(begin)
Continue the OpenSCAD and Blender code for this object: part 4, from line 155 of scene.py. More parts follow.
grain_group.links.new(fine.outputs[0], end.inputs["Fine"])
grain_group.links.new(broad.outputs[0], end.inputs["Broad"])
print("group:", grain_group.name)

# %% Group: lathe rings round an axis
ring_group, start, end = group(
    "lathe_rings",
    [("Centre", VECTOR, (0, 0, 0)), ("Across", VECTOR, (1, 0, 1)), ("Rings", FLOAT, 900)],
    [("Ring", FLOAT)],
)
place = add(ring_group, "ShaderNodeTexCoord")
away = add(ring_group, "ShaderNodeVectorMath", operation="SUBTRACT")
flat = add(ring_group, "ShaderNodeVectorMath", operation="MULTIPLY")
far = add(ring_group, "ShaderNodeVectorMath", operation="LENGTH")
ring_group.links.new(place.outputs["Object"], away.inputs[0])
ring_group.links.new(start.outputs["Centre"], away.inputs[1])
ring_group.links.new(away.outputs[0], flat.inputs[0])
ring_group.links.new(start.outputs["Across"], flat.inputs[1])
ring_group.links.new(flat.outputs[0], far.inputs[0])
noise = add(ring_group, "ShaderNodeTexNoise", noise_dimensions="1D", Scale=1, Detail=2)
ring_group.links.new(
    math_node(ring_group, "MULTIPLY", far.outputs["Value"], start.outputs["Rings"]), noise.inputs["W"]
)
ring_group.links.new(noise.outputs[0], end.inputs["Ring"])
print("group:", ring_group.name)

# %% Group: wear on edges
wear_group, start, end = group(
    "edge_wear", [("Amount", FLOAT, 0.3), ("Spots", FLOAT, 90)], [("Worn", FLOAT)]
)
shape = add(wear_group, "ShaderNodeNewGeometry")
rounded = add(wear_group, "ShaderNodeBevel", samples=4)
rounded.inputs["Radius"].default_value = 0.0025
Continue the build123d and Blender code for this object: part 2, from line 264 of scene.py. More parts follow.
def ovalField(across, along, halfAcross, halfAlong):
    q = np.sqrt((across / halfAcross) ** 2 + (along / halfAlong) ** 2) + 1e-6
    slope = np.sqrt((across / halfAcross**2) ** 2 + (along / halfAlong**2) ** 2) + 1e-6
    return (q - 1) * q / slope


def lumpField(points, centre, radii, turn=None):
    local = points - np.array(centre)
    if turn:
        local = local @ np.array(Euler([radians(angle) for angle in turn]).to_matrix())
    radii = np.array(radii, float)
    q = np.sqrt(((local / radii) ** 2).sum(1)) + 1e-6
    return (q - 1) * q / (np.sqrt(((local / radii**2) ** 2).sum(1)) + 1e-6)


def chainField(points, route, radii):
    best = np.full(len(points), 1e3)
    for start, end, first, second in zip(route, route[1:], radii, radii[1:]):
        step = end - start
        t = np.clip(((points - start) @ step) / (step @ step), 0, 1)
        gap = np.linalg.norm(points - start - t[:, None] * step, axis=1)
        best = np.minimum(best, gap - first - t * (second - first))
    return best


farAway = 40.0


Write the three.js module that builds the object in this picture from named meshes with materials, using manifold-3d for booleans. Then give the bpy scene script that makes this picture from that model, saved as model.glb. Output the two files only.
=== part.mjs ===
(end)
» **EXERCISE TASK**: Extract the listing in its entirety and repeat it exactly.

» **FINAL RESULT**:
Continue the OpenSCAD and Blender code for this object: part 4, from line 155 of scene.py. More parts follow.
grain_group.links.new(fine.outputs[0], end.inputs["Fine"])
grain_group.links.new(broad.outputs[0], end.inputs["Broad"])
print("group:", grain_group.name)

# %% Group: lathe rings round an axis
ring_group, start, end = group(
    "lathe_rings",
    [("Centre", VECTOR, (0, 0, 0)), ("Across", VECTOR, (1, 0, 1)), ("Rings", FLOAT, 900)],
    [("Ring", FLOAT)],
)
place = add(ring_group, "ShaderNodeTexCoord")
away = add(ring_group, "ShaderNodeVectorMath", operation="SUBTRACT")
flat = add(ring_group, "ShaderNodeVectorMath", operation="MULTIPLY")
far = add(ring_group, "ShaderNodeVectorMath", operation="LENGTH")
ring_group.links.new(place.outputs["Object"], away.inputs[0])
ring_group.links.new(start.outputs["Centre"], away.inputs[1])
ring_group.links.new(away.outputs[0], flat.inputs[0])
ring_group.links.new(start.outputs["Across"], flat.inputs[1])
ring_group.links.new(flat.outputs[0], far.inputs[0])
noise = add(ring_group, "ShaderNodeTexNoise", noise_dimensions="1D", Scale=1, Detail=2)
ring_group.links.new(
    math_node(ring_group, "MULTIPLY", far.outputs["Value"], start.outputs["Rings"]), noise.inputs["W"]
)
ring_group.links.new(noise.outputs[0], end.inputs["Ring"])
print("group:", ring_group.name)

# %% Group: wear on edges
wear_group, start, end = group(
    "edge_wear", [("Amount", FLOAT, 0.3), ("Spots", FLOAT, 90)], [("Worn", FLOAT)]
)
shape = add(wear_group, "ShaderNodeNewGeometry")
rounded = add(wear_group, "ShaderNodeBevel", samples=4)
rounded.inputs["Radius"].default_value = 0.0025
Continue the build123d and Blender code for this object: part 2, from line 264 of scene.py. More parts follow.
def ovalField(across, along, halfAcross, halfAlong):
    q = np.sqrt((across / halfAcross) ** 2 + (along / halfAlong) ** 2) + 1e-6
    slope = np.sqrt((across / halfAcross**2) ** 2 + (along / halfAlong**2) ** 2) + 1e-6
    return (q - 1) * q / slope


def lumpField(points, centre, radii, turn=None):
    local = points - np.array(centre)
    if turn:
        local = local @ np.array(Euler([radians(angle) for angle in turn]).to_matrix())
    radii = np.array(radii, float)
    q = np.sqrt(((local / radii) ** 2).sum(1)) + 1e-6
    return (q - 1) * q / (np.sqrt(((local / radii**2) ** 2).sum(1)) + 1e-6)


def chainField(points, route, radii):
    best = np.full(len(points), 1e3)
    for start, end, first, second in zip(route, route[1:], radii, radii[1:]):
        step = end - start
        t = np.clip(((points - start) @ step) / (step @ step), 0, 1)
        gap = np.linalg.norm(points - start - t[:, None] * step, axis=1)
        best = np.minimum(best, gap - first - t * (second - first))
    return best


farAway = 40.0


Write the three.js module that builds the object in this picture from named meshes with materials, using manifold-3d for booleans. Then give the bpy scene script that makes this picture from that model, saved as model.glb. Output the two files only.
=== part.mjs ===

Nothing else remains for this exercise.